As shown in the right side of FIG. 2, the display unit can include one or more graphic displays to show graphs of frequency vs. current, and thereby provide a comprehensive overview depending on the range of the graphic displays.

After data capture has been completed, it is also possible to construct a plot of current values against frequency with respect to time. Such plots are a highly advantageous aid in viewing the interference current problems on a particular line.

In an alternative embodiment the data recording system can include a digital tape system having a tape recorder with multiple input channels, a wide frequency range, and a wide dynamic range.

It will be appreciated by those skilled in the art that the present invention can be embodied in other specific forms without departing from the spirit or essential characteristics thereof, and that the invention is not limited to the specific embodiments described herein. The presently disclosed embodiments are therefore considered in all respects to be illustrative and not restrictive. The scope of the invention is indicated by the appended claims rather than the foregoing description, and all changes that come within the meaning and range and equivalents thereof are intended to be embraced therein.

Claims

What is claimed is:

1. A method for monitoring interference currents generated by an electronic vehicle traction system, that affect a railway trackside signaling apparatus, comprising:

providing at least one transducer of a first type and at least one transducer of a second type, wherein the at least one transducer of the first type is adapted to measure a traction current of a locomotive, and the at least one transducer of the second type is adapted to measure a frequency of the traction current;

sampling data output from the at least one transducer of the first type and data output from the at least one transducer of the second type;

determining an instantaneous interference current value based on the sampled data output from the at least one transducer of the first type;

determining digital filter outputs for trackside signaling frequencies for the determined instantaneous interference current value, based on the sampled data output from the at least one transducer of the second type; and

performing at least one of a) recording the determined instantaneous interference current value and the determined digital filter outputs on a data storage medium, and b) displaying the determined instantaneous interference current value and the determined digital filter outputs on a display unit.
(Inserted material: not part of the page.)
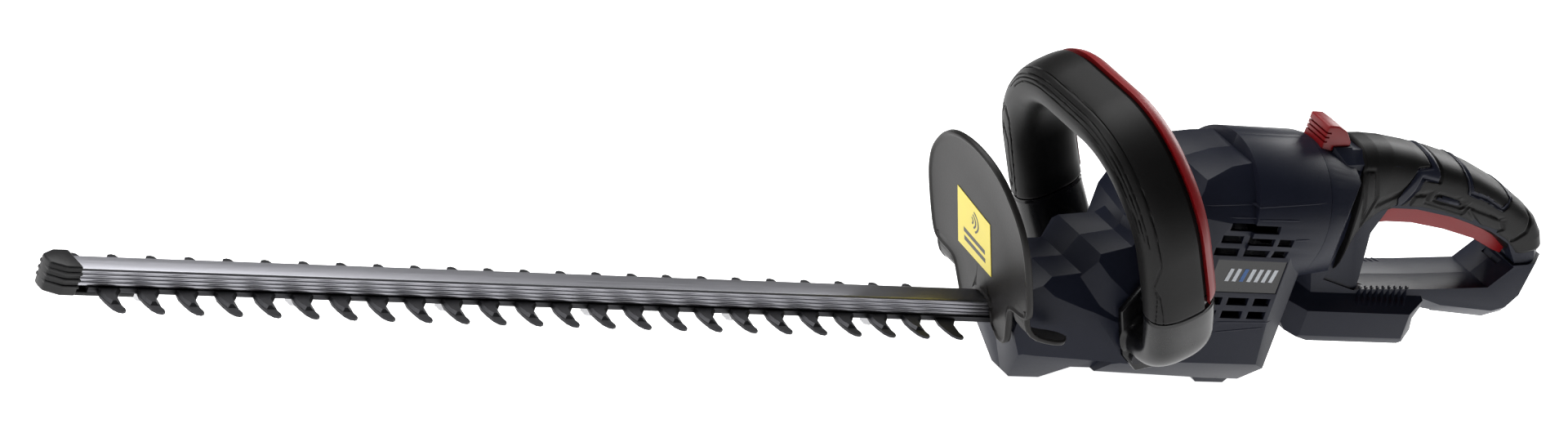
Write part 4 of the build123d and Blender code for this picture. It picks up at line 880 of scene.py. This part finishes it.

2. A method according to claim 1, further comprising:

comparing the determined instantaneous interference current value with a first predetermined value, for a predetermined frequency corresponding to a frequency used in a trackside signaling system; and

displaying a warning signal on the display unit, when the determined instantaneous interference current value exceeds the first predetermined value.

3. A method according to claim 2, further comprising:

displaying a danger signal on the display unit, when the predetermined current value exceeds a second predetermined value.

4. A method according to claim 3, wherein:

the step of displaying the warning signal comprises displaying the warning signal as a bar graph and switching a corresponding point signal to the warning signal; and

the step of displaying the danger signal comprises displaying the danger signal as a bar graph and switching a corresponding point signal to the danger signal.

5. A method according to claim 1, further comprising comparing the determined instantaneous interference current value with a predetermined value for each frequency used in a trackside signaling system.

6. A method according to claim 1, further comprising recording data relating to vehicle speed and vehicle transmission settings.

7. A method according to claim 1, further comprising recording the instantaneous time at which each determined instantaneous interference current value is recorded.

8. A method according to claim 1, wherein the steps of displaying and recording are performed simultaneously.

9. A method according to claim 1, wherein the steps of claim 1 are performed in realtime.